Up to about 1798 only earthenware was produced, chiefly ordinary white ware, ornamented in blue. But capital to develop the business being forthcoming from William Pownal, a Liverpool merchant, and their having a London Agent in Thomas Minton's brother, it is evident that they had become a fairly flourishing concern by 1800, for in that year their turnover was £17,427 – A tolerably good sum in those days, about £2,000 being London business!
Before I799, Thomas Minton produced a superior earthenware body which he described variously as stone china, opaque china, and feldspar china, and before the end of the 18th century bone china had been produced.
Meanwhile Minton's two sons, Thomas Webb and Herbert, had entered the firm, the former staying only for a few years, since he later took Holy Orders. But Herbert, a young man of energetic disposition and keen concentration showed the qualities of an astute and enthusiastic business man. Even as a youth, when he travelled extensively for the firm, he doubtless contributed materially to its growth.
When, in 1836, the elder Minton died, control fell entirely to Herbert and he wisely took for a partner John Boyle, who relieved him of looking after the commercial side. But they did not entirely see eye to eye and the partnership was dissolved in 1841. Boyle then went over to Wedg wood.
This may be considered perhaps a blessing in disguise for Herbert had two nephews growing up. One was Michael Daintry Hollins, the other Colin Minton Campbell. These two came into the business in 1840 and 1848 respectively.
The years 1847 and 1848 were indeed memorable in other ways, for, after experimenting for a considerable time, Minton succeeded in producing a new body, unglazed and not unlike marble. This was the famous 'Parian', which was found to be surprisingly suitable for figures. The following year (1848) he succeeded in securing the services of a celebrated French ceramic artist and chemist, Leon Arnoux and a number of English and foreign sculptors received commissions to design figures to be modelled in Parian ware.
We are here upon the threshold of the period of the Great Exhibition of 1851, with the organisation of which Minton was concerned closely, since he was one of the guarantors. For exhibition at Hyde Park he produced from Arnoux's designs, a number of 'Majolica' vases, which found a purchaser in the Crown Princess of Prussia. These might hardly recommend themselves to the taste of today, but of their kind they were of the best.
Herbert Minton's active participation in the firms affairs over a period of fifty years resulted in raising it to prosperity and fame, as we may judge from the fact that the number of employees grew from 50 to 1,500 and the volume of exports from 1840 to 1858 increased nearly five-hundred per cent. His American trade was much augmented after his visit in 1853 to the New York Exhibition. Two years later his exhibits of 'Majolica' ware at Paris won for him the Legion d'Honneur at the hands of Napoleon III. But by this time he was getting old and he retired in 1856. With his departure the direct Minton line was broken and he died in 1858.
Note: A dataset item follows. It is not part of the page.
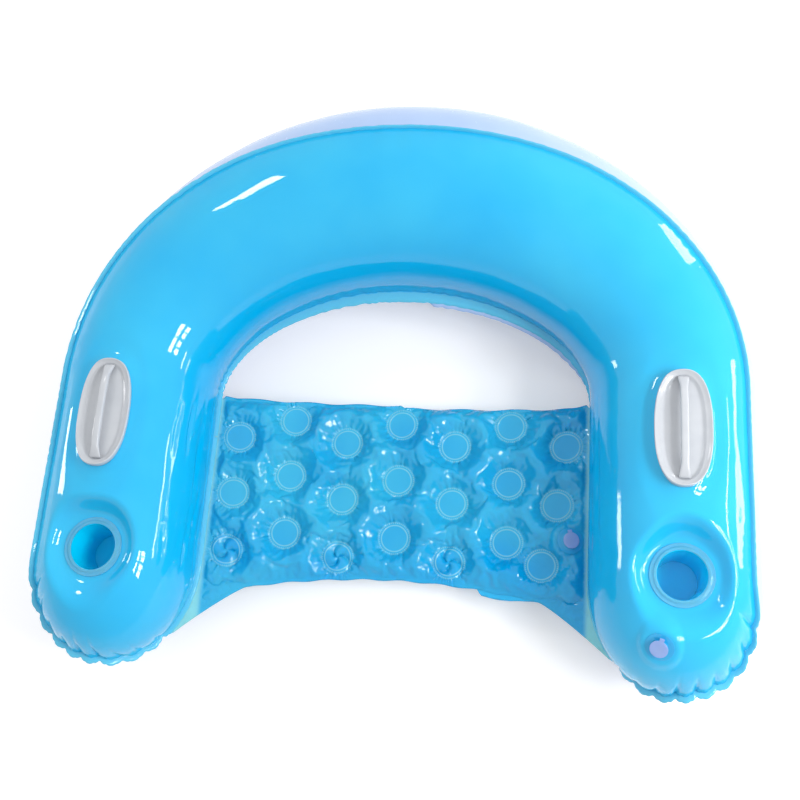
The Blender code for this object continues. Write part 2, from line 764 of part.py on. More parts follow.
def grab_handle(side, word, finish, parent):
    """An oval plate with a raised rim and a grip bar arched over its recess."""
    width, length = HANDLE_WIDTH, HANDLE_LENGTH
    rings = [oval(width * share, length * share, 0, side) for share in HANDLE_FOOT_SHARES]
    rim = [(HANDLE_RIM_WIDTH * inset, HANDLE_RIM_HEIGHT * rise) for inset, rise in HANDLE_RIM_SHARES]
    recess = HANDLE_RIM_WIDTH + HANDLE_SLOPE
    for inset, height in [(0, HANDLE_FLOOR)] + rim + [(recess, HANDLE_FLOOR)]:
        rings.append(oval(width - 2 * inset, length - 2 * inset, height, side))
    width, length = width - 2 * recess, length - 2 * recess
    for share in HANDLE_DISH_SHARES:
        rings.append(oval(width * share, length * share, HANDLE_FLOOR, side))
    points, faces = loft(rings)
    handle = add_object(f"handle_{word}", points, faces, finish, parent)

    reach = HANDLE_LENGTH / 2 - HANDLE_RIM_WIDTH + HANDLE_BAR_OVERLAP
    rings = []
    for i in range(BAR_STEPS + 1):
        share = 2 * i / BAR_STEPS - 1
        rise = (1 - share ** 4) * (HANDLE_BAR_HEIGHT - HANDLE_BAR_END_HEIGHT)
        centre = HANDLE_BAR_END_HEIGHT + rise
        ring = []
        for x, z in HANDLE_BAR_SHARES:
            ring.append(handle_place(side, x * HANDLE_BAR_WIDTH / 2, reach * share,
                                     centre + z * HANDLE_BAR_DEPTH / 2))
        rings.append(ring)
    points, faces = loft(rings)
    bar = add_object(f"handle_bar_{word}", points, faces, finish, parent)
    unite(handle, bar)


# Inflation valves

def block(low, high):
    """Points and faces of a box between two corners."""
    xs, ys, zs = zip(low, high)
    corners = ((0, 0), (1, 0), (1, 1), (0, 1))
    return loft([[(xs[i], ys[j], z) for i, j in corners] for z in zs])


def inflation_valve(name, frame, finish, parent):
    """A flange with a collar, a neck that pushes in, its check flap and its stopper."""
    seat = add_empty(f"{name}_seat", parent, frame)
    bore = VALVE_NECK_RADIUS + WELD_GAP
    collar = bore + VALVE_COLLAR_WALL
    top = VALVE_COLLAR_HEIGHT
    profile = [(bore, 0), (bore, top), (collar, top), (collar, VALVE_FLANGE_THICKNESS),
               (VALVE_FLANGE_RADIUS, VALVE_FLANGE_THICKNESS), (VALVE_FLANGE_RADIUS, 0)]
    add_object(f"{name}_flange", *turned(profile, VALVE_SIDES), finish, seat)

    rim_foot = top + WELD_GAP
    rim_top = rim_foot + VALVE_RIM
    rim_radius = collar - WELD_GAP
    foot = -VALVE_NECK_DEPTH
    bead = VALVE_NECK_RADIUS + VALVE_BEAD
    profile = [(VALVE_NECK_BORE, foot), (VALVE_NECK_BORE, rim_top), (rim_radius, rim_top),
               (rim_radius, rim_foot), (VALVE_NECK_RADIUS, rim_foot),
               (VALVE_NECK_RADIUS, foot + VALVE_RIM), (bead, foot + VALVE_RIM), (bead, foot)]
    neck = add_object(f"{name}_neck", *turned(profile, VALVE_SIDES), finish, seat)
    half = VALVE_STRAP_WIDTH / 2
    low = (VALVE_NECK_RADIUS, -half, rim_foot + VALVE_RIM / 6)
    ear = add_object(f"{name}_ear", *block(low, (VALVE_STRAP_REACH, half, rim_top - VALVE_RIM / 6)),
                     finish, seat)
    unite(neck, ear)

    pivot = Matrix.Translation((VALVE_STRAP_REACH, 0, rim_top + WELD_GAP / 2))
    hinge = add_empty(f"{name}_stopper_hinge", seat, pivot)
    base = WELD_GAP / 2
    to_axis = Matrix.Translation((-VALVE_STRAP_REACH, 0, 0))
    plug = VALVE_NECK_BORE - WELD_GAP
    rings = [circle(plug - VALVE_PLUG_TAPER, base - VALVE_PLUG_LENGTH, VALVE_SIDES),
             circle(plug, base, VALVE_SIDES),
             circle(VALVE_CAP_RADIUS, base, VALVE_SIDES),
             circle(VALVE_CAP_RADIUS, base + VALVE_CAP_THICKNESS * 0.7, VALVE_SIDES),
             circle(VALVE_CAP_RADIUS * 0.9, base + VALVE_CAP_THICKNESS, VALVE_SIDES)]
    stopper = add_object(f"{name}_stopper", *loft(rings), finish, hinge, to_axis)
    skim = VALVE_STRAP_THICKNESS / 10
    strap_low = (-(VALVE_STRAP_REACH - VALVE_CAP_RADIUS / 2), -half, base + skim)
    strap_high = (0, half, base + VALVE_STRAP_THICKNESS)
    strap = add_object(f"{name}_strap", *block(strap_low, strap_high), finish, hinge)
    unite(stopper, strap)

    flap_top = foot - WELD_GAP / 2
    pivot = Matrix.Translation((VALVE_FLAP_RADIUS, 0, flap_top))
    hinge = add_empty(f"{name}_flap_hinge", seat, pivot)
    to_axis = Matrix.Translation((-VALVE_FLAP_RADIUS, 0, -WELD_GAP / 2))
    rings = [circle(VALVE_FLAP_RADIUS, height, VALVE_SIDES) for height in (-VALVE_FLAP_THICKNESS, 0)]
    add_object(f"{name}_flap", *loft(rings), finish, hinge, to_axis)


# The whole chair

def centre_on_ground(chair):
    """Moves the chair so that the middle of its footprint is the origin."""
    bpy.context.view_layer.update()
    graph = bpy.context.evaluated_depsgraph_get()
    corners = []
    for item in bpy.context.scene.objects:
        if item.type == "MESH" and not item.hide_render:
            shape = item.evaluated_get(graph)
            corners += [shape.matrix_world @ vertex.co for vertex in shape.data.vertices]
    ys = [corner.y for corner in corners]
    chair.location.y -= (min(ys) + max(ys)) / 2


def build_chair():
    clear_scene()
    chair = add_empty("pool_chair", None, Matrix.Identity(4))
    blue = material("blue_film", (0.035, 0.45, 0.90), 0.12)
    white = material("white_film", (0.72, 0.80, 0.93), 0.25)
    seat_blue = material("seat_film", (0.03, 0.38, 0.83), 0.10)
    clear = material("clear_vinyl", (0.45, 0.66, 0.88), 0.10)
    grip = material("grip_vinyl", (0.80, 0.82, 0.88), 0.35)

    top = start_sheet(1)
    meridian = math.radians(MAIN_VALVE_MERIDIAN_DEG)
    forward = Vector((math.sin(meridian), math.cos(meridian)))
    sideways = Vector((-math.cos(meridian), math.sin(meridian)))
    spot = Vector((SHEET_LENGTH, 0)) + forward * MAIN_VALVE_FROM_CUP
    for side in (-1, 1):
        cup_patch(top, side, spot)
    main_frame = valve_patch(top, spot, lambda point: tube_place(*point, 1),
                             (forward, sideways), math.radians(MAIN_VALVE_STRAP_DEG))
    fill_sheet(top, 1, TOP_ROWS / 2, lambda s: 0)
    top.film("tube_top_sheet", blue, chair)

    flat = math.radians(STANDING_FLAT_DEG / 2)
    bottom = start_sheet(-1)
    def standing_edge(s):
        return flat * tube_section(min(s, SHEET_LENGTH - s))[2]
    fill_sheet(bottom, -1, BOTTOM_ROWS, standing_edge)
    bottom.film("tube_bottom_sheet", white, chair)

    seat = Seat()
    seat_frame = seat_film("seat_top_film", seat, 1, seat_blue, chair)[1]
    seat_film("seat_bottom_film", seat, -1, seat_blue, chair)

    for side, word in ((-1, "left"), (1, "right")):
        cup_holder(side, word, blue, clear, chair)
        grab_handle(side, word, grip, chair)
    inflation_valve("main_valve", main_frame, clear, chair)
    inflation_valve("seat_valve", seat_frame, clear, chair)
    centre_on_ground(chair)


build_chair()
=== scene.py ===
"""Looks of the inflatable pool chair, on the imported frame.

The films are drawn again at a few millimetres, with the gathers, folds, pillows and weld
marks that blown-up vinyl has. Sizes and formulas that the CAD source also has keep its
names. Metres, +Z up, the open arms towards -Y.
"""
import math

import bmesh
import bpy
import numpy as np
from mathutils import Matrix, Vector, geometry, noise
from mathutils.kdtree import KDTree


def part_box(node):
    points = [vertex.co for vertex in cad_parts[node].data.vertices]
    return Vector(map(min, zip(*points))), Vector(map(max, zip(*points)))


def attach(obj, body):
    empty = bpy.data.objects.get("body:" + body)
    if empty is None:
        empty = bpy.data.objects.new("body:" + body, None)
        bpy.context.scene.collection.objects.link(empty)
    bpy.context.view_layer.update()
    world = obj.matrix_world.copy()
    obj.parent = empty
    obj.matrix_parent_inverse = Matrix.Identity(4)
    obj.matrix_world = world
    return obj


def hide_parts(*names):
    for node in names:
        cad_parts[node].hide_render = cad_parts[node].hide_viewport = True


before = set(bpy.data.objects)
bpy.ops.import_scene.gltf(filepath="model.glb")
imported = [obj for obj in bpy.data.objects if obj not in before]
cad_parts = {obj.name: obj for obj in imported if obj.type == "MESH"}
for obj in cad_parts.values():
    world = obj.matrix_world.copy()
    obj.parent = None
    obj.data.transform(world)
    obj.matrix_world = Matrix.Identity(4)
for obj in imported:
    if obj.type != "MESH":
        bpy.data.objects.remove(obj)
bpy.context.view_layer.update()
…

Hollins and Campbell carried on in partnership for another ten years, when they split up, Hollins devoting himself to the making of tiles, as Minton, Hollins and Co., while Campbell carried on the china works.
Under Colin Minton Campbell, who was a man of great ability and wide interests, the fortunes of the firm rose and expanded. At the same time thc wares rose in quality and splendour. Among the firm's patrons were Emperors, Kings, Princes and Ambassadors, to say nothing of other great personages. These included the ill-fated Emperor Maximilian, King Leopold of the Belgians and, of course, British Royalty. It may indeed be said that Colin Minton Campbell's career was one long triumph at the exhibitions of Paris, Vienna, Dublin and Melbourne, Australia. He has rightly been described as 'One of the greatest men that ever lived in the annals of the pottery industry'.
The direction of the firm subsequently fell to his son John F. Campbell, until 1918, and then to Colin H. Campbell, the present Chairman. But from 1900 John Campbell had acted as Trustee for John Fitzherbert and in 1918 acted as temporary Chairman while Colin H. Campbell was serving his country. There are members of the later generation who have joined the directorate at various dates, one of whom, Arthur John Campbell, migrated in 1944 to Kenya, where he is developing the local pottery industry.
The most renowned of their artists in modern times was John Wadsworth who joined the firm in 1901, remained until his decease in 1955, and achieved his crowning glory in designing the great vase in commemoration of the Coronation of the Queen. His designs will long continue to be one of the great assets of this grand old firm whose productions, one can be assured, will be desirable 'collectors pieces' for generations yet unborn.